WILLIAMSTOWN - Visitors to the Sterling and Francine Clark Art Institute may not notice the recently completed back-of-house, enabling portion of the museum's 10-year expansion project (due for completion in 2014). That's despite its including a new industrial kitchen and a climate-controlled loading dock big enough for a double-cab tractor trailer. All visitors are likely to see is a fresh layer of grass.
"All of this is below grade," said Michael Conforti, director of the Clark, on a recent tour of the new facilities designed by Japanese architect Tadao Ando as part of the Visitor, Exhibition and Conference Center. "It was felt that the Clark was known for its intimate environment and we didn't want the new Clark to actually have all this new space above grade," he said. "We wanted it to be appropriate for the scale of the Clark as people know and love it and for the scale of the residential neighborhood." The underground facilities include a woodshop, security offices, boiler and air conditioning systems, and a specialized room for shipping works of art.
The centerpiece is the much-expanded loading dock, which on one end ascends to the surface and on the other connects to the museum building by a long corridor. In the past, new artworks were accepted through a set of wooden doors directly adjoining the museum building.
That arrangement often caused lending institutions some distress, Conforti said, "because there wasn't security and works of art would have to be transported
in outdoor conditions." The former loading dock area will become a gallery space.
The new, more user-friendly loading dock, which is already accepting works of art, "is central to the kinds of programs that we're going to be able to do in the future, that we haven't been able to do in the past," Conforti said.
Near the loading dock is a dedicated space for TSA-approved shipping, a procedure introduced after Sept. 11, 2011 that allows approved parcels to travel through airports without being opened.
With a TSA (Transportation Security Administration) official onsite, Conforti said, crates can be specially sealed and stamped, and then "go directly to the other organization, institution, individual. And that's something that is very important for us who are involved in art museums, who don't want expensive paintings to be opened in the middle of an airport."
Besides the back-of-house operations, an additional 8,000 square feet of special below-grade exhibition space (not yet completed) will allow the Clark "to do the larger-scale shows that our public would want to see and that we actually could do because of the nature of our collection (i.e. we lend such great things that people are willing to lend such great things back). This facility will allow us to do those larger scale shows, will translate into a better program that will translate into more appeal for the public," Conforti said.
Existing above-ground galleries, which have been redesigned by Selldorf Architects in New York City, are currently under renovation. (It was interesting to see such familiar spaces, where now instead of Rembrandts and Sargents on the walls, there was only blue tape, marking "X"s where walls were to be removed.)
As part of the renovations, a more extensive lighting system will be concealed under recesses in the ceilings, some galleries will be enlarged, and ceiling beams throughout the galleries will be removed.

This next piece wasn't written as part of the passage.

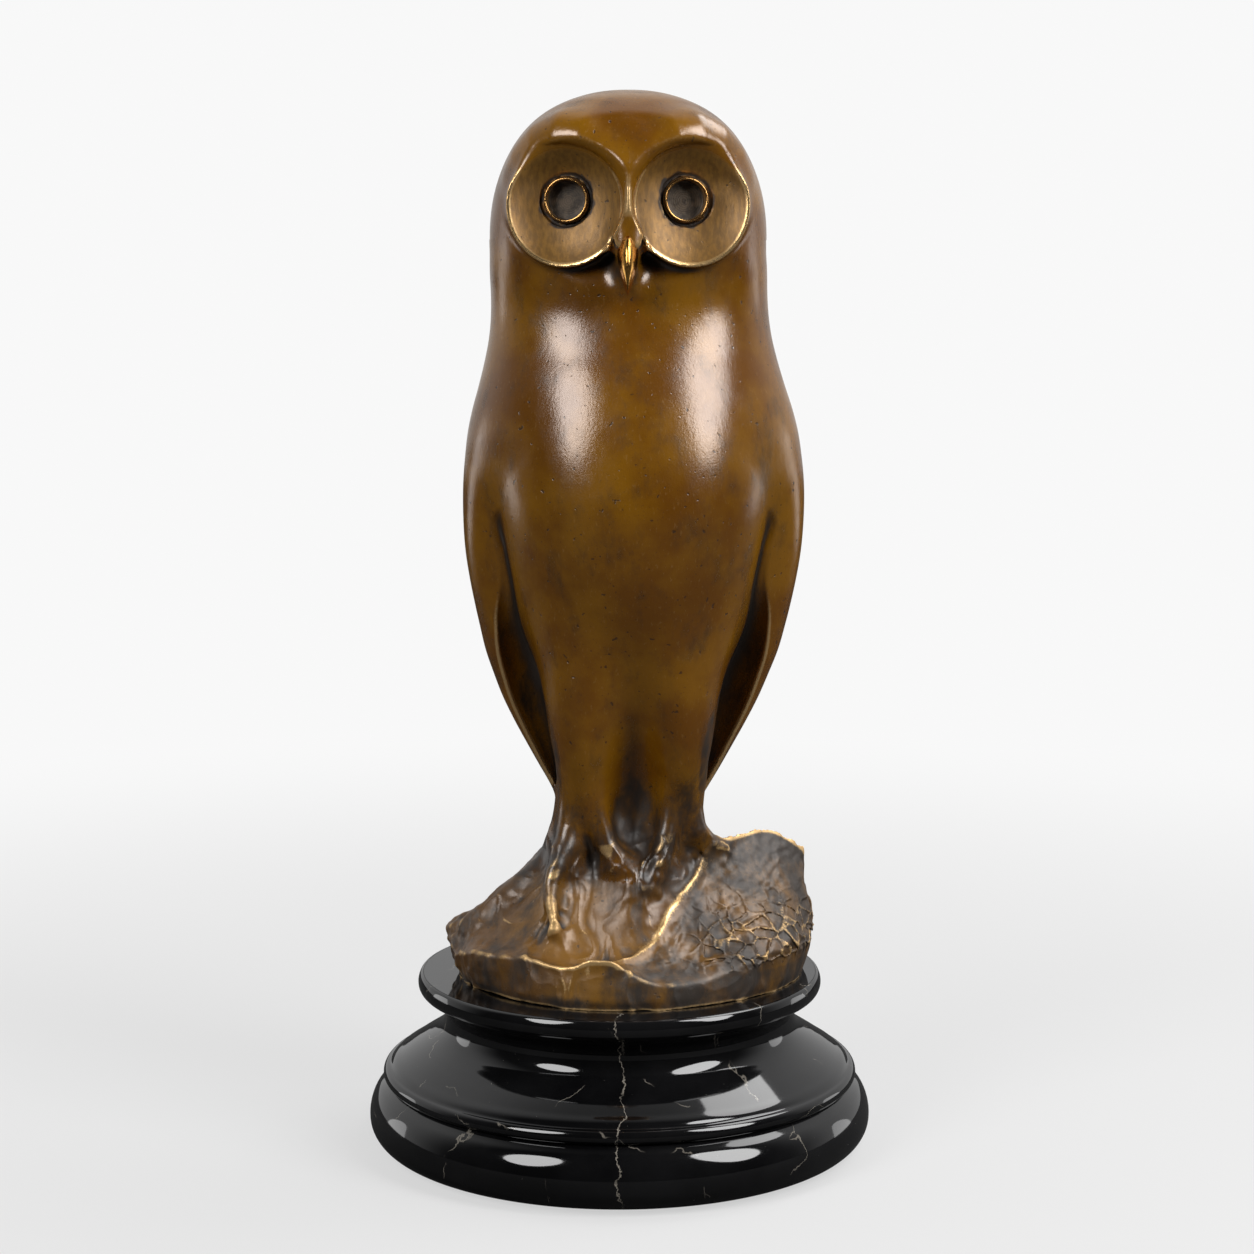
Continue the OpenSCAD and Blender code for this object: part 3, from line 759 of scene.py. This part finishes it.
class Sheet:
    """A small helper round one material's node tree."""

    def __init__(self, name):
        self.material = bpy.data.materials.new(name)
        self.material.use_nodes = True
        self.tree = self.material.node_tree
        self.tree.nodes.clear()
        self.shader = self.add("ShaderNodeBsdfPrincipled")
        out = self.add("ShaderNodeOutputMaterial")
        self.link(self.shader, "BSDF", out, "Surface")
        self.place = self.add("ShaderNodeTexCoord").outputs["Object"]

    def add(self, kind, **values):
        node = self.tree.nodes.new(kind)
        for key, value in values.items():
            setattr(node, key, value)
        return node

    def link(self, a, out, b, into):
        self.tree.links.new(a.outputs[out], b.inputs[into])

    def feed(self, socket, value):
        if isinstance(value, bpy.types.NodeSocket):
            self.tree.links.new(value, socket)
        else:
            socket.default_value = value

    def mark(self, name):
        return self.add("ShaderNodeAttribute", attribute_name=name).outputs["Fac"]

    def scaled(self, scale, turn=(0, 0, 0)):
        node = self.add("ShaderNodeMapping")
        self.feed(node.inputs["Vector"], self.place)
        node.inputs["Scale"].default_value = scale
        node.inputs["Rotation"].default_value = turn
        return node.outputs["Vector"]

    def speckle(self, size, detail=4.0, rough=0.55, place=None):
        """Noise with features of about size millimetres."""
        node = self.add("ShaderNodeTexNoise")
        self.feed(node.inputs["Vector"], place or self.place)
        node.inputs["Scale"].default_value = 1 / (size * MM)
        node.inputs["Detail"].default_value = detail
        node.inputs["Roughness"].default_value = rough
        return node.outputs["Fac"]

    def span(self, value, low, high, out_low=0.0, out_high=1.0):
        node = self.add("ShaderNodeMapRange", interpolation_type="SMOOTHSTEP")
        self.feed(node.inputs["Value"], value)
        set_range(node, low, high, out_low, out_high)
        return node.outputs["Result"]

    def maths(self, operation, a, b=0.0):
        node = self.add("ShaderNodeMath", operation=operation)
        self.feed(node.inputs[0], a)
        self.feed(node.inputs[1], b)
        return node.outputs[0]

    def times(self, a, b):
        return self.maths("MULTIPLY", a, b)

    def plus(self, a, b):
        return self.maths("ADD", a, b)

    def blend(self, share, a, b):
        """Colour a where share is 0 and b where it is 1."""
        node = self.add("ShaderNodeMix", data_type="RGBA")
        self.feed(node.inputs[0], share)
        self.feed(node.inputs[6], a)
        self.feed(node.inputs[7], b)
        return node.outputs[2]

    def bump(self, height, depth, onto=None):
        node = self.add("ShaderNodeBump")
        node.inputs["Strength"].default_value = 1.0
        node.inputs["Distance"].default_value = depth * MM
        self.feed(node.inputs["Height"], height)
        if onto is not None:
            self.feed(node.inputs["Normal"], onto)
        return node.outputs["Normal"]

    def set(self, **values):
        names = {"colour": "Base Color", "metal": "Metallic", "roughness": "Roughness", "normal": "Normal",
                 "ior": "IOR", "specular": "Specular IOR Level"}
        for key, value in values.items():
            self.feed(self.shader.inputs[names[key]], value)
        return self.material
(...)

"So a lot of subtle things, but not things that will necessarily make people feel that they're not in the old Clark," Conforti said.
While Selldorf's renovations are more in line with the Clark's original style, Ando's design for the Visitor, Exhibition and Conference Center (above and below ground) brings a Japanese aesthetic sensibility to the project. "And that was something that we purposefully wanted to have as part of the project" said Conforti, "because Japanese architects are particularly good at working with simple classical forms and nature. They're also good at working - because of the tight urban environments [in Japan] - at bringing light to areas below grade."
That was of special importance when considering the new underground exhibition space.
Through Ando's collaboration with Reed Hilderbrand Associates of Watertown, Mass, the new campus will help connect visitors to the museum's natural surroundings by integrating architectural and landscape designs. Outdoor walkways and footpaths, a 1.5 acre reflecting pool and a strategically placed entrance pavilion will draw visitors' attention to the outdoors and invite them to explore.
In many ways, the new center will be in and of the landscape. "It clearly is a building that is not about just a building, but about the experience of a whole campus," Conforti said.
These are only a sample of the many improvements visitors can expect to see at the Clark when the expansion project is completed in 2014.